Thailand’s Prime Minister Prayut Chan-o-cha made an appearance at the 26th United Nations Climate Change Conference (COP26) in Glasgow early this month. In his remarks at the World Leaders Summit, Prayut stressed that climate change is “a matter of life and death” and Thailand is determined to reach a net-zero emissions target by 2065.
Indeed, the impacts of climate change are becoming increasingly felt in Thailand. The kingdom suffered the worst drought in four decades last year, and its northern capital Chiang Mai was labelled as the “most polluted city in the world” for several consecutive days due to its growing smog problems. Central Thailand, particularly Bangkok, is highly vulnerable to rising sea levels. Riverside districts in Bangkok are now swamped by rising waters, and a gloomy forecast indicates that all of Bangkok could be underwater by 2050.
The Thailand Development Research Institute (TDRI) suggests that rising operational costs and trade restrictions driven by climate change could ultimately lead to a 43.6 percent reduction in gross domestic product (GDP). The adoption of green technology and cross-governmental collaboration are thus mandatory.
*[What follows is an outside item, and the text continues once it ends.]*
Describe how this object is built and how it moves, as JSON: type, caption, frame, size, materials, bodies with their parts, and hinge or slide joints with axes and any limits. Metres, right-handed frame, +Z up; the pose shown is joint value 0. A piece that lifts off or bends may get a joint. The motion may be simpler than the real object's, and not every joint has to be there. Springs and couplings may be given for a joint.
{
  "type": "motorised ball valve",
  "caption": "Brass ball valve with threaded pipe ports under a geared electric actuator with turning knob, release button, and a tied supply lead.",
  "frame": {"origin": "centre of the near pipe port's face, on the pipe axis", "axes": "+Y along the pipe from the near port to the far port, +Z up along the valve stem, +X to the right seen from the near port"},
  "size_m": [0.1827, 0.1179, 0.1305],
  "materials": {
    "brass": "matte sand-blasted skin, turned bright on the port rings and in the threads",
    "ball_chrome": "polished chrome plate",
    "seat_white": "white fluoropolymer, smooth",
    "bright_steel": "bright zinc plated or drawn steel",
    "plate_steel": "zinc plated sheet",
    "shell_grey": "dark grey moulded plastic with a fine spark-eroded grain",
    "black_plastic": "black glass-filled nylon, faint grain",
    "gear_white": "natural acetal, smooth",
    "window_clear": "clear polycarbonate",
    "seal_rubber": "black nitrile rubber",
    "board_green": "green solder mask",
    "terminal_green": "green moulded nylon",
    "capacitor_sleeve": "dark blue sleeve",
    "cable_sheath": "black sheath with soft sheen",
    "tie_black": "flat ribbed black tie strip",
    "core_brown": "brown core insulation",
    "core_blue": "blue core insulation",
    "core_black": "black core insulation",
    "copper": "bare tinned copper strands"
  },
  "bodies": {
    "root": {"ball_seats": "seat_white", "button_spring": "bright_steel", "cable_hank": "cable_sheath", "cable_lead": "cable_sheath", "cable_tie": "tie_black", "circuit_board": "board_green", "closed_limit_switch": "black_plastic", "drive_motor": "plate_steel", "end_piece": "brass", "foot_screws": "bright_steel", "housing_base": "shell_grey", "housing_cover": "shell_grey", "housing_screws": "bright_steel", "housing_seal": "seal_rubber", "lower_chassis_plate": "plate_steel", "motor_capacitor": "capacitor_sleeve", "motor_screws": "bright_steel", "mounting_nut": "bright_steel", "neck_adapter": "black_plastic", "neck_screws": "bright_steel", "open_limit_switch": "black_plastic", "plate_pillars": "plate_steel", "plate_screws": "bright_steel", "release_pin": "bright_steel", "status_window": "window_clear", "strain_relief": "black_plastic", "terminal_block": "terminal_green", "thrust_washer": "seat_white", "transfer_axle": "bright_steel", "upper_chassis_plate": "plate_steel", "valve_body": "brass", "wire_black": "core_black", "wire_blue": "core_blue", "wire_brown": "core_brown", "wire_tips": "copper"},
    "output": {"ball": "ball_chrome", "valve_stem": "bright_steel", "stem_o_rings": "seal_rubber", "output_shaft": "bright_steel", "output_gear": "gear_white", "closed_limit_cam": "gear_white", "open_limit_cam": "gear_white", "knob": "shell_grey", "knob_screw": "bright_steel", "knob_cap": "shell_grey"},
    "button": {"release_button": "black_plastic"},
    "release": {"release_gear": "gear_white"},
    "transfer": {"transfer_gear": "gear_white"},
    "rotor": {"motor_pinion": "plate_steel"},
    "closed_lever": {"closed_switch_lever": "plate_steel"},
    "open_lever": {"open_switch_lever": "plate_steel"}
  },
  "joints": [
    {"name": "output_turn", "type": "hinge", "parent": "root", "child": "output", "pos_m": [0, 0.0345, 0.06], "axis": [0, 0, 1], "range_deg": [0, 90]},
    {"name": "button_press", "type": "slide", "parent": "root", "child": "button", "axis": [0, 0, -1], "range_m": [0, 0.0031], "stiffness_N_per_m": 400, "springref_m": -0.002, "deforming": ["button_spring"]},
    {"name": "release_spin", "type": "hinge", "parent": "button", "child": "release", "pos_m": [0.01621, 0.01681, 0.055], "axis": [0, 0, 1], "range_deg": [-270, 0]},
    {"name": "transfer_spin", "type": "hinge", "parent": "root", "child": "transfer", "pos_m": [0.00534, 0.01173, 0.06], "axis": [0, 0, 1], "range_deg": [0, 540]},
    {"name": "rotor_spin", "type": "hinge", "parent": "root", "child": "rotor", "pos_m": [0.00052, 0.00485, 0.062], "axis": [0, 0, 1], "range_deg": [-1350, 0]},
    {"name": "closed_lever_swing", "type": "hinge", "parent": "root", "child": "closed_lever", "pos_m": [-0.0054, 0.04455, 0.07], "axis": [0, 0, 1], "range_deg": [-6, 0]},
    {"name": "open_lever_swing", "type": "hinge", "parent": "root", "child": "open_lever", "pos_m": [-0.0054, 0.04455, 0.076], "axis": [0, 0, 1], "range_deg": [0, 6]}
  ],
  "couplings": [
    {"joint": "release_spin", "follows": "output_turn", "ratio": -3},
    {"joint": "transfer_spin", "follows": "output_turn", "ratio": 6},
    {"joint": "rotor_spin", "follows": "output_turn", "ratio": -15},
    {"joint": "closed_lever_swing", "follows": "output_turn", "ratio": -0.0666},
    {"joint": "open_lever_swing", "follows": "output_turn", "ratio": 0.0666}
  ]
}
Through ratifications of the United Nations Framework Convention on Climate Change (UNFCCC), Kyoto Protocol, and Paris Agreement, Thailand has long demonstrated a commitment to tackle climate change. The country’s first ever climate law was drafted last year, and there is a growing trend toward greater use of electric vehicles and renewable energy sources.
Still, Thailand’s response to climate change is lagging behind other nations. Thailand’s climate strategy, to date, primarily focuses on adaptation rather than mitigation. Besides, Prayut’s 2065 net-zero target is 15 years later than the 2050 deadline set by scientists to prevent global temperatures from rising beyond 1.5 degrees Celsius. Thailand’s next-door neighbors Malaysia and Laos both ambitiously adopted the 2050 target.
Furthermore, Thailand did not sign key agreements presented at the COP26 summit. The first agreement commits nations to end deforestation by 2030 while the second agreement pledges to cut methane emissions by 30 percent in or before 2030. Both were endorsed by over 100 world leaders, including the controversial Brazilian President Jair Bolsonaro. Thailand was also absent from the pact to end coal use.
Given Thailand’s lack of ambition and concrete commitments, it is puzzling why Thailand was given a spotlight at such a high-profile climate conference. Prayut, as the head of the military-backed Thai government, was pictured greeting top leaders from “like-minded” democracies – U.S. President Joe Biden, Britain’s Boris Johnson, India’s Narendra Modi, Canada’s Justin Trudeau, and Germany’s Angela Merkel. Prayut was also seen exchanging words with Britain’s Prince Charles. These scenes would have been unthinkable some years ago when the military government had a complicated relationship with the West and was aligning closer to China, which did not criticize Thailand’s coup and domestic affairs.
While Thailand has continued to maintain close relations with China, Thailand’s ties to the U.S. and U.K. have warmed up considerably since 2017-2018. There are several factors behind this shift, including the arrival of the Trump administration, Brexit, and Thailand’s “democratic reform.” But the escalating strategic competition between the U.S.-led bloc and China appears to be the dominant force. The Anglo-American faction needs to win over old and new allies – democratic or not – to preserve the existing U.S.-led international order, which is being threatened by China’s economic and military expansion.
Ultimately, Thailand’s COP26 appearance was more for PR and strategic purposes. It came at a time when China is being seen as more isolated on the international stage due to its zero COVID strategy, the growing collaboration between members of the Quadrilateral Security Dialogue (Quad), and China’s record number of incursions into Taiwan’s airspace, which has fueled greater international sympathies for Taiwan. President Xi Jinping’s absence from COP26 further gave the United States and friends the PR advantage.
Prayut, meanwhile, sought to gain international recognition at COP26 not only to pave a way for Thailand’s hosting of the Asia-Pacific Economic Cooperation (APEC) summit in 2022, but also to boost his domestic standing. Public discontent against Prayut is mounting while political parties have embarked on major reorganization to prepare for upcoming elections. The main opposition Pheu Thai Party, for instance, recently introduced the daughter of the exiled former Prime Minister Thaksin Shinawatra as the party’s chief advisor for innovation to appeal to young voters. Without a party of his own, Prayut’s political future does not look bright.
So far, Thailand as a climate vulnerable country has not done enough to address the climate crisis. This, in a not-so-distant future, could prove to be very costly.